Job: Give again the entries below exactly, beginning at the first line and ending at the line with "return s.material".

━━━━━ Extracted material

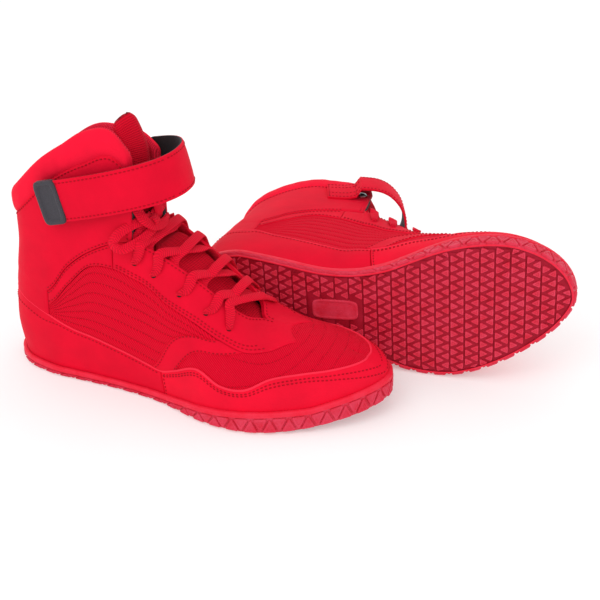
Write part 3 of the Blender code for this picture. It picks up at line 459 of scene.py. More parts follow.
def make_steel(name):
    s = Shader(name, 0.28, 0.5, metallic=1.0)
    s.colour(s.ramp(s.noise(300.0, 3.0), [(0.3, (0.5, 0.5, 0.52)), (0.7, (0.72, 0.72, 0.74))]))
    s.bump(s.noise(900.0, 2.0), 0.1, 0.0001)
    return s.material


RED = srgb(224, 3, 42)
M = {
    "nubuck": make_nubuck("nubuck", RED),
    "guard": make_nubuck("guard_nubuck", srgb(236, 8, 46), 0.66),
    # Lighter and pinker than the nubuck: a painted highlight for the cut top edges of the toe guard and heel
    # foxing.
    "piping": make_nubuck("edge_highlight_nubuck", srgb(246, 42, 70), 0.6),
    "twill": make_twill("twill_mesh", srgb(222, 5, 41)),
    "knit": make_knit("tongue_knit", srgb(208, 10, 38), 1.4, 0.74),
    "collar": make_nubuck("collar_nubuck", srgb(242, 16, 52), 0.75),
    "lining": make_dark("black_lining", (0.012, 0.012, 0.014), 0.85, 1400.0, 0.5),
    "inner": make_knit("collar_knit", srgb(226, 30, 58), 1.6),
    "lace": make_lace_weave("woven_lace", srgb(242, 14, 48)),
    "stitch": make_nubuck("stitch_thread", srgb(176, 4, 30), 0.6),
    "rubber": make_rubber("tread_rubber", srgb(210, 36, 60), srgb(218, 62, 88)),
    "rubber_base": make_rubber("base_rubber", srgb(150, 10, 32), srgb(170, 24, 50), 0.6, 0.25),
    "rim": make_rubber("rim_rubber", srgb(228, 24, 52), srgb(232, 44, 70), 0.5, 0.15),
    "hook": make_dark("hook_tape", (0.02, 0.02, 0.022), 0.95, 2400.0, 1.0),
    "tab": make_dark("moulded_tab", srgb(50, 47, 54), 0.5, 1800.0, 0.25),
    "hole": make_dark("eyelet_shadow", (0.01, 0.004, 0.005), 0.9, 900.0, 0.1),
    "steel": make_steel("eyelet_steel"),
    "insole": make_knit("insole_knit", srgb(140, 8, 26), 1.8),
}

# ---------------------------------------------------------------- making pieces


def add_object(name, data):
    obj = bpy.data.objects.new(name, data)
    bpy.context.scene.collection.objects.link(obj)
    return obj


def boot_of(prefix, side, yaw, pitch, roll, place):
    turn = Matrix.Rotation(math.radians(yaw), 4, "Z") @ Matrix.Rotation(math.radians(pitch), 4, "Y")
    matrix = Matrix.Translation([v * MM for v in place]) @ turn @ Matrix.Rotation(math.radians(roll), 4, "X")
    return {"prefix": prefix, "side": side, "matrix": np.array(matrix)}


def to_world(boot, points):
    points = np.asarray(points, float).reshape(-1, 3) * (MM, MM * boot["side"], MM)
    return points @ boot["matrix"][:3, :3].T + boot["matrix"][:3, 3]


def piece(boot, name, points, faces, material, body="boot", uv=None, sharp=40.0, slots=None):
    """A mesh piece of one boot, from points in millimetres in the boot's own frame."""
    name = boot["prefix"] + name + "_detailed"
    mesh = bpy.data.meshes.new(name)
    mesh.from_pydata(to_world(boot, points).tolist(), [], [list(map(int, f)) for f in faces])
    for entry in ([material] if isinstance(material, str) else material):
        mesh.materials.append(M[entry])
    if slots is not None:
        mesh.polygons.foreach_set("material_index", np.asarray(slots, np.int32))
    if uv is not None:
        layer = mesh.uv_layers.new(name="UVMap")
        loops = np.zeros(len(mesh.loops), np.int32)
        mesh.loops.foreach_get("vertex_index", loops)
        layer.data.foreach_set("uv", np.asarray(uv, np.float32)[loops].ravel())
    work = bmesh.new()
    work.from_mesh(mesh)
    bmesh.ops.recalc_face_normals(work, faces=work.faces)
    work.to_mesh(mesh)
    work.free()
    mesh.shade_smooth()
    if sharp:
        mesh.set_sharp_from_angle(angle=math.radians(sharp))
    obj = add_object(name, mesh)
    if body:
        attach(obj, boot["prefix"] + body)
    return obj


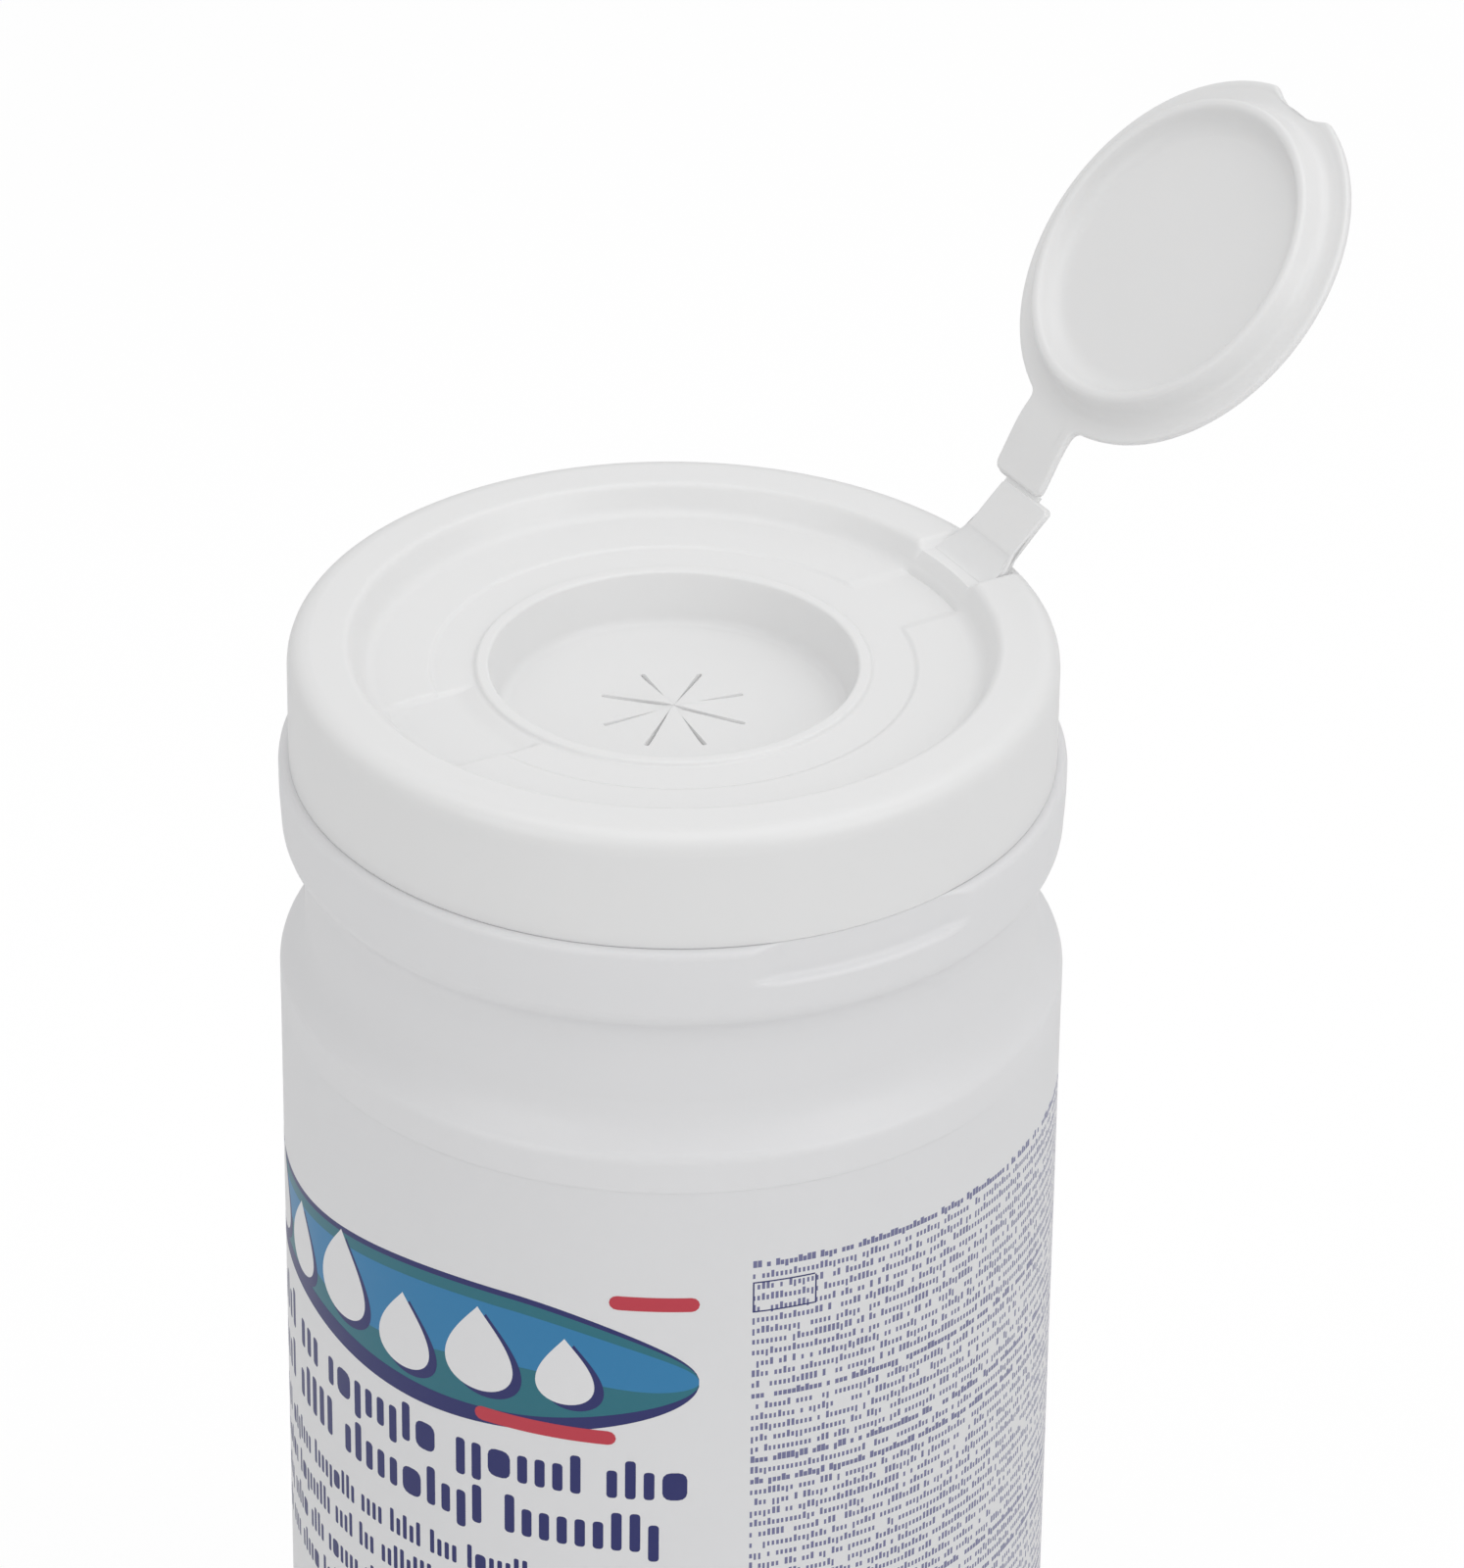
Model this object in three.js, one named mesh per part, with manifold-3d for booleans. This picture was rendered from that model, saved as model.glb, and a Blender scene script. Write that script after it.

━━━━━━━━━━

Complete response:
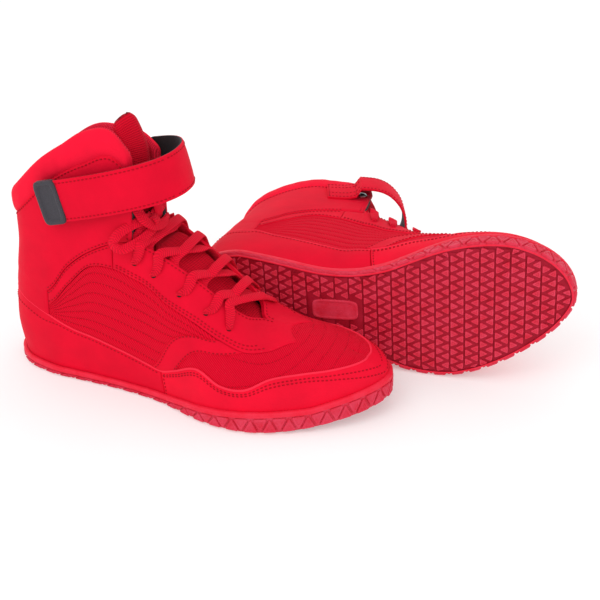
Write part 3 of the Blender code for this picture. It picks up at line 459 of scene.py. More parts follow.
def make_steel(name):
    s = Shader(name, 0.28, 0.5, metallic=1.0)
    s.colour(s.ramp(s.noise(300.0, 3.0), [(0.3, (0.5, 0.5, 0.52)), (0.7, (0.72, 0.72, 0.74))]))
    s.bump(s.noise(900.0, 2.0), 0.1, 0.0001)
    return s.material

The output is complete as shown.